The getFeeStatus and getFeeEmail REST web-services run on a Microsoft IIS server which, like all other MS IIS servers, keeps hit logs of people and machines accessing pages hosted on it: URL u accessed at time t using browser b from internet address i – and the really good news is that being REST services, not only will the name of the web-service called be logged, but all the querystring calling parameters will also appear in the URL … that’s going to come in handy later.
So the process of determining usage of the traffic light web-services starts and even ends (for this part of the analysis) on the IIS server, and by necessity it involves getting grubby with raw web server log files, rooting out nuggets of information pertinent to the things we’re interested in.
These are great at providing generic page and object hits, but they tend to deal with ‘top 10 links served in November’ type scenarios. Useful, but not really what we need to discover how many students made use of a particular service with particular parameters within a particular timeframe.
To do this we decided to use a suite of geek-level powertools on a Linux box. Of course, we could use a suite of geek-level tools on a Windows box, but we’d have to find them first. Yes, yes… there is Powershell, but just read on – and let me know if Powershell could cope!
Prelims – pour yourself a good strong coffee!
Firstly, we had to copy the raw logs over from the IIS box to an ancillary box – why? First of all so we can use the aforementioned Linux power tools (bash commands.) Secondly, log processing is inherently processor and memory intensive – why ruin the service you are trying to report on. Admittedly we perhaps shouldn’t have used the web server hosting this blog as it slowed it down a bit! But we did.
Now, let’s take a look at a few typical lines from an IIS log file; if you try this on an Apache based log file (all of these servers adhere to the Common Log Format, which, alas, allows for many different variations of the actual information stored in certain agreed keys – so you need to examine the fields in your file really carefully to make sure you are storing the right stuff. Apache normally does this out of the box, IIS has certain interesting data turned-off by default. No idea why – just take some time and make sure you configure the logging correctly on your server – stats could be dribbling away into the ether!)

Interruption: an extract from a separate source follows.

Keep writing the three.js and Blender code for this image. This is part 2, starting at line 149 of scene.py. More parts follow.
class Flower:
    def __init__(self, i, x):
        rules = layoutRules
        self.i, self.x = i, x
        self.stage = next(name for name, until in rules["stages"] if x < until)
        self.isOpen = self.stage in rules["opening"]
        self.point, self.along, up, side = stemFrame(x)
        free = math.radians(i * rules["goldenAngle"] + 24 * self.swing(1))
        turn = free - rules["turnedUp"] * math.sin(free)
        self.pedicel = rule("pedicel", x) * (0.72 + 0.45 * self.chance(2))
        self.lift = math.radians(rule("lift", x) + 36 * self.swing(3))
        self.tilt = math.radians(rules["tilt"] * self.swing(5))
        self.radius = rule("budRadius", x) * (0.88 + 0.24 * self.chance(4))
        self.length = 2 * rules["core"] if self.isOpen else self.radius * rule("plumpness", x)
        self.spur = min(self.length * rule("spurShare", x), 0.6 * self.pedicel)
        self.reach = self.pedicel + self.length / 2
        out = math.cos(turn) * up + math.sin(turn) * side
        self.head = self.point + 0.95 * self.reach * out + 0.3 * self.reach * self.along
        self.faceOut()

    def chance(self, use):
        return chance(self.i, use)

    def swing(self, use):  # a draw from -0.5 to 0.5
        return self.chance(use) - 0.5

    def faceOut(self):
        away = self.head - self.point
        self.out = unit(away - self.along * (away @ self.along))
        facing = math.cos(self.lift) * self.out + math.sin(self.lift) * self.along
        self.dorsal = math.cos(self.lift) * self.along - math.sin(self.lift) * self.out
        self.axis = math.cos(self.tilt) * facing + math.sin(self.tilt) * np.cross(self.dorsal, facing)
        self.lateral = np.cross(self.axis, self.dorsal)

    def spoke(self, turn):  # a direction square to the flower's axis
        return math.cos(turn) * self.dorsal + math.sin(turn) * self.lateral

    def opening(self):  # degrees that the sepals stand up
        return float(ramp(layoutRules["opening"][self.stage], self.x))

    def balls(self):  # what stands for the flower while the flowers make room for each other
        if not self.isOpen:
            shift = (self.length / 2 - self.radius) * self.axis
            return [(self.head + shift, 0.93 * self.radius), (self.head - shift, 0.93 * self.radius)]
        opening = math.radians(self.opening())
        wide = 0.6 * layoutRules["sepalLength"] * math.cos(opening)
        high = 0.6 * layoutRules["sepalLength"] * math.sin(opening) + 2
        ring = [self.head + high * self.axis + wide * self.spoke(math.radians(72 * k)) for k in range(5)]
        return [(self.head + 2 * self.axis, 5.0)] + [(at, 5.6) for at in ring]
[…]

2011-01-14 11:56:07 W3SVC1797328370 188.8.131.52 GET /convertid/Service1.svc/getIdByMmuId8 id=5503xxxx 80 - 184.108.40.206 - 200 0 0 2011-01-14 11:56:07 W3SVC1797328370 220.127.116.11 GET /finance/Service1.svc/getFeeStatus person=550xxxx0&dtm=1295006167&developer=mymmu&format=rss&token=ee5b3e4bc033f093bd2eecec7331812f 80 - 18.104.22.168 - 200 0 0 2011-01-14 11:56:09 W3SVC1797328370 22.214.171.124 GET /srs/Service1.svc/getCurrentEnrolments person=0838xxxx 80 - 126.96.36.199 - 200 0 0 2011-01-14 11:56:13 W3SVC1797328370 188.8.131.52 GET /vle/Service1.svc/getWebCtAreas format=rss&dtm=12950xxxx2&developer=mymmu&token=057ee448560dedadbddfc842eaf838f1&person=08186066 80 - 184.108.40.206 - 200 0 0 2011-01-14 11:56:13 W3SVC1797328370 220.127.116.11 GET /convertid/Service1.svc/getIdByMmuId8 id=0818xxxx 80 - 18.104.22.168 - 200 0 0
Gibberish isn’t it? Well, no. It just looks complicated because it has really been designed to be read by machines and witty processing routines. The fields are delineated (made distinct from other fields) by spaces. So – the first field on each line is the date field containing ‘2011-01-14’ and the 6th field starts ‘/convertid’ and so on. Each line is a record, an instance of single request to the server for a single object or action. This is an important point to remember – each record is not a record of a single person hitting your page as practically all pages on a server contain more objects than just the page itself.
(NB: student IDs in the example data have been anonymised by replacing half of the ID number with xxxx.)
Another important thing to remember for this exercise, is that the records are distinct, regular and structured. In effect – this is the same as having a database of materials that we can process looking for regular pieces of information that match a pattern that we are interested in. As the data is regular we can know that we shouldn’t be getting any weird anomalies that would distort any processing and give errant data. That the data is distinct means we know that we can count up instances of the records we find and know that the count actually represents something.